Lower prices may not mean affordability

A decline in prices does not automatically make housing affordable. If values fall by a few percent but mortgage repayments remain high because of interest rates, many buyers may still find it harder to enter the market than they did when credit was cheaper.

Macquarie, according to Australian media, has outlined a scenario in which prices fall by about 5%, with the risk of a deeper correction. Westpac has reportedly warned that investor activity could fall sharply after the tax changes. The common conclusion is that housing is no longer a one-way bet on price growth.

At the same time, the shortage of housing has not disappeared. Major cities still lack affordable dwellings, rental markets remain tight and construction is constrained by expensive materials, labour shortages and planning delays. The correction may therefore be uneven: expensive segments could weaken faster, while lower-priced homes and undersupplied markets may remain more resilient.

Superannuation enters the housing debate

Australia’s housing dispute now extends beyond property. It is becoming linked to superannuation, the country’s compulsory retirement-savings system. For many Australians, long-term wealth depends on two assets: their home and their pension savings.

The problem is that high home prices increase wealth for existing owners while making it harder for younger households to buy. If future retirees reach old age as renters rather than homeowners, pressure on retirement savings and public support could increase.

AustralianSuper previously warned that Australia’s economy relies too heavily on the assumption that housing prices can keep rising. That model creates the appearance of wealth but deepens household dependence on a single asset and widens the intergenerational divide.

Superannuation fears sharpen the political debate

Concerns around superannuation have intensified because housing and tax reforms could shift the balance between owners, investors, renters and funds. For Australians, superannuation is not an abstract financial product; it is the foundation of future retirement income.

The government is also trying to direct more capital toward productive and socially important uses, including new housing, infrastructure and long-term investment. In that sense, pension funds could become significant participants in addressing the housing shortage if they finance rental housing, affordable projects and infrastructure.

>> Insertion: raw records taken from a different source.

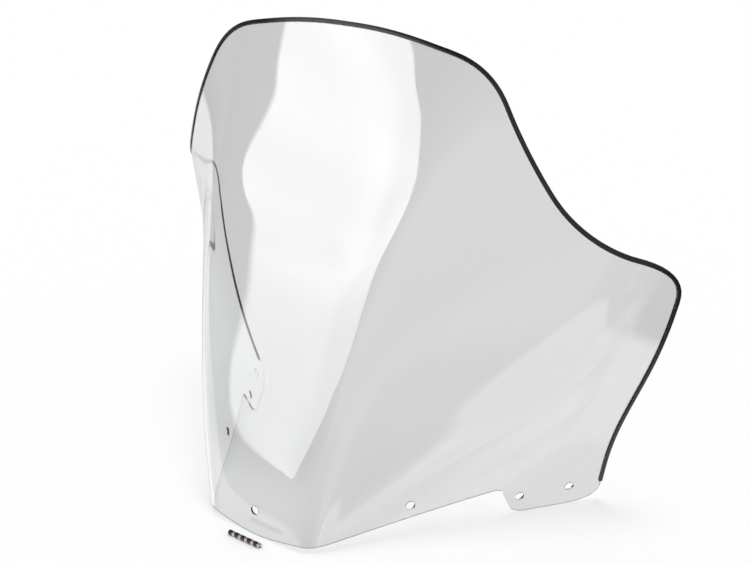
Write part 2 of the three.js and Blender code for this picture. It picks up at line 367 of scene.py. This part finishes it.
def face_points(loops):
    """Evenly staggered points inside the outline, kept off its edges and holes."""
    outline = unrolled(loops[0])
    low, high = outline.min(0), outline.max(0)
    heights = np.arange(low[1] + FACE_SPACING / 2, high[1], FACE_SPACING * math.sqrt(3) / 2)
    points = []
    for i, z in enumerate(heights):
        start = low[0] + (i % 2) * FACE_SPACING / 2
        across = np.arange(start, high[0], FACE_SPACING)
        points.append(np.stack([across, np.full(len(across), z)], -1))
    points = np.concatenate(points)
    points = points[inside(points, outline)]
    for loop in loops:
        edge = unrolled(loop)
        clear = np.ones(len(points), bool)
        for rows in blocks(len(points)):
            gap = points[rows][:, None] - edge[None]
            clear[rows] = (gap ** 2).sum(-1).min(1) > FACE_CLEARANCE ** 2
        points = points[clear]
        if loop is not loops[0]:
            points = points[~inside(points, edge)]
    return rolled(points)


def loop_frame(flat, hole):
    """Surface points, normals and directions out of the material along a closed loop."""
    solid = surface_at(flat)
    normal = normal_at(flat[:, 0], flat[:, 1])
    along = unit(np.roll(solid, -1, 0) - np.roll(solid, 1, 0))
    out = unit(np.cross(along, normal))
    if ((solid - solid.mean(0)) * out).sum() < 0:
        out = -out
    return solid, normal, -out if hole else out


# ---- Meshes --------------------------------------------------------------------------------------
def new_object(name, vertices, faces, material, normals=None, uvs=None):
    """An object from vertices in millimetres, smooth shaded, with its own corner normals if given."""
    mesh = bpy.data.meshes.new(name)
    mesh.from_pydata((np.asarray(vertices) * MM).tolist(), [], faces)
    if uvs is not None:
        layer = mesh.uv_layers.new(name="UVMap")
        layer.data.foreach_set("uv", np.asarray(uvs, np.float32).ravel())
    mesh.polygons.foreach_set("use_smooth", [True] * len(mesh.polygons))
    mesh.validate()
    mesh.update()
    if normals is not None:
        mesh.normals_split_custom_set([tuple(n) for n in normals])
    mesh.materials.append(material)
    piece = bpy.data.objects.new(name, mesh)
    bpy.context.scene.collection.objects.link(piece)
    return piece


def sheet_loops():
    """The outline, and the loop of each hole."""
    loops = [outline_loop()]
    for x, z in HOLES:
        for side in (1, -1) if x else (1,):
            loops.append(hole_loop(side * x, z))
    return loops


def face_triangles(loops, flat):
    """Triangles over the front-view points, inside the outline and outside the holes."""
    plane = unrolled(flat)
    edges = []
    start = 0
    for loop in loops:
        count = len(loop)
        edges.extend((start + k, start + (k + 1) % count) for k in range(count))
        start += count
    cut = geometry.delaunay_2d_cdt([Vector(p) for p in plane], edges, [], 0, MERGE_DISTANCE)
    corners = np.array([list(triangle) for triangle in cut[2]])
    origin = np.array([ids[0] for ids in cut[3]])
    triangles = origin[corners]
    middles = plane[triangles].mean(1)
    keep = inside(middles, unrolled(loops[0]))
    for loop in loops[1:]:
        keep &= ~inside(middles, unrolled(loop))
    triangles = triangles[keep]
    a, b, c = (plane[triangles[:, k]] for k in range(3))
    turn = (b[:, 0] - a[:, 0]) * (c[:, 1] - a[:, 1]) - (b[:, 1] - a[:, 1]) * (c[:, 0] - a[:, 0])
    triangles[turn < 0] = triangles[turn < 0][:, ::-1]
    return triangles


def edge_rings(vertices, front, back, points, normals, out):
    """Loops round a cut edge from the front face to the back one, each as its vertices and normals."""
    quarter = np.linspace(0, math.pi / 2, ROUND_STEPS + 1)
    angles = [*(-math.pi / 2 + quarter), *quarter]
    flat_half = SHEET_THICKNESS / 2 - EDGE_ROUND
    rings = []
    for k, angle in enumerate(angles):
        side = -1 if k <= ROUND_STEPS else 1
        lean = out * math.cos(angle) + normals * math.sin(angle)
        if k == 0:
            ring = front
        elif k == len(angles) - 1:
            ring = back
        else:
            centre = points - out * EDGE_ROUND + normals * side * flat_half
            ring = range(len(vertices), len(vertices) + len(points))
            vertices.extend(centre + lean * EDGE_ROUND)
        rings.append((ring, lean))
    return rings


def edge_strips(vertices, rings):
    """Faces between neighbouring loops, turned outwards, and the normals at their corners."""
    faces = []
    shading = []
    for (low, low_lean), (high, high_lean) in zip(rings[:-1], rings[1:]):
        for i in range(len(low)):
            j = (i + 1) % len(low)
            quad = [(low[i], low_lean[i]), (low[j], low_lean[j]),
                    (high[j], high_lean[j]), (high[i], high_lean[i])]
            p = [vertices[q[0]] for q in quad]
            if np.dot(np.cross(p[1] - p[0], p[3] - p[0]), low_lean[i] + high_lean[i]) < 0:
                quad.reverse()
            faces.append(tuple(q[0] for q in quad))
            shading.extend(q[1] for q in quad)
    return faces, shading


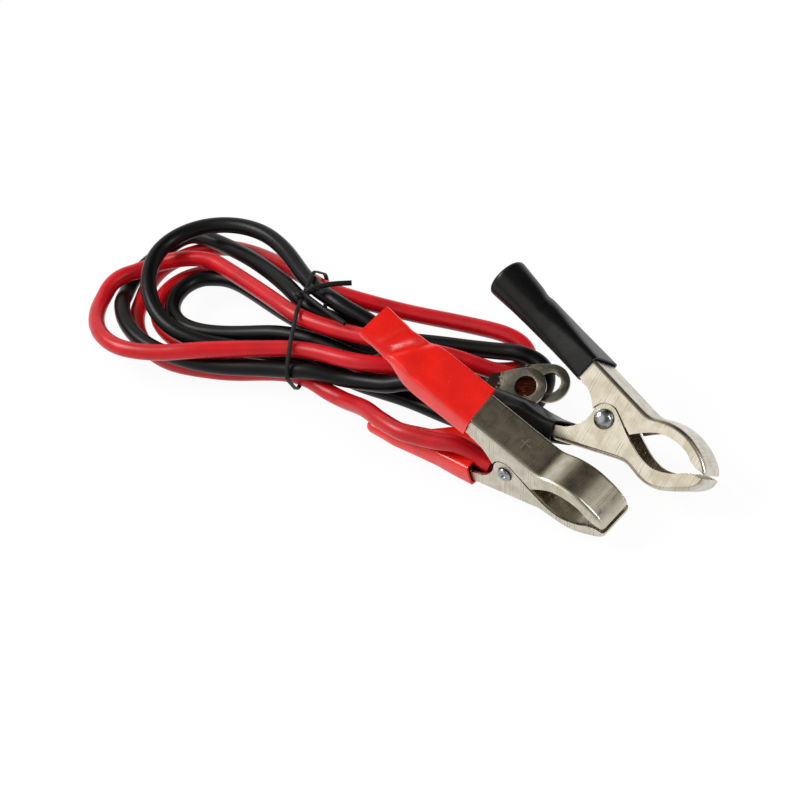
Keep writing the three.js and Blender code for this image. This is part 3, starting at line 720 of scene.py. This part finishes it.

The risk is that if pension money flows more deeply into property, the market may become more institutional. Ordinary buyers could face competition not only from private investors but also from large funds. That may improve rental supply, but it will not necessarily improve home ownership for families.

Defence technology becomes a national priority

At the same time as Australia debates housing and pensions, it is accelerating defence investment. Undersea drones have become a central part of the new strategy because the seabed is increasingly viewed as a contested space for communications cables, energy infrastructure and military advantage.

Defence Australia said the government signed a contract with Anduril Australia for the delivery, maintenance and further development of Ghost Shark. Ghost Shark is an extra-large autonomous undersea vehicle designed for intelligence, surveillance, reconnaissance and strike operations at long range.

The program is valued at A$1.7 billion over five years. For Australia, this is not only a defence procurement decision but also an industrial strategy: production is intended to develop domestically, building supply chains, jobs and technological capability in autonomous systems.

Undersea drones become part of AUKUS

Ghost Shark sits within the broader AUKUS framework, the defence partnership between Australia, the United Kingdom and the United States. AUKUS’s first pillar focuses on conventionally armed nuclear-powered submarines for Australia. Its second pillar covers advanced technologies including artificial intelligence, cyber capabilities, quantum technologies and autonomous systems.

At the Shangri-La Dialogue in Singapore, Defence Minister Richard Marles said the seabed was becoming a new theatre of conflict. The Guardian reported that Australia, the US and the UK are advancing new underwater drone technologies to protect critical undersea infrastructure.

This reflects a changing defence environment. Communications cables, pipelines and maritime routes are becoming as strategically important as traditional military bases. Damage to an undersea cable can disrupt financial transactions, internet connectivity, port operations and government systems.

Economics and security are merging

The link between housing, superannuation and defence technology may look indirect, but all three issues belong to a broader question of national resilience. Domestically, Australia is asking whether wealth can continue to be built on rising housing prices. Externally, it is asking whether it can protect maritime infrastructure and technological sovereignty.

Investment in undersea systems shows that the government is prepared to spend heavily on new forms of deterrence. But those costs compete with social and housing priorities. The more pressure there is on the budget, the sharper the debate becomes over taxes, pensions, subsidies and defence spending.

For investors, Australia is entering a period of more complex risk assessment. Property no longer looks like an unconditional defensive asset. Pension funds are under greater political attention. Defence technology is receiving state support, but it requires a long time horizon and strong execution.

Australia shifts from growth to selection

In the coming months, the key indicators will be Sydney and Melbourne price data, new listings, auction clearance rates, Reserve Bank decisions and investor reaction to the tax changes. If rates remain high and buyer confidence stays weak, the correction may continue.

In superannuation, attention will focus on how funds participate in housing and infrastructure policy. If superannuation becomes a more active source of construction finance, it could support supply. If funds mainly act as large investors in income-producing property, affordability for households may improve only marginally.

In defence, the main test will be whether Australia can rapidly turn autonomous undersea projects into operational capability. Ghost Shark and related systems must prove not only their technology but also their practical value for the navy, undersea infrastructure protection and allied interoperability.

As experts at International Investment report, Australia is facing not just a housing slowdown but a broader repricing of its growth model. Cheap credit, property tax incentives and faith in perpetual housing gains supported household wealth for years, but they also deepened inequality and financial vulnerability. Undersea-drone investment shows that the state is preparing for a harsher external environment, yet the domestic economic risk is just as serious: if housing, pension savings and budget priorities collide, Australia could end up with a weaker property market, a more politicised retirement system and a more expensive defence strategy at the same time.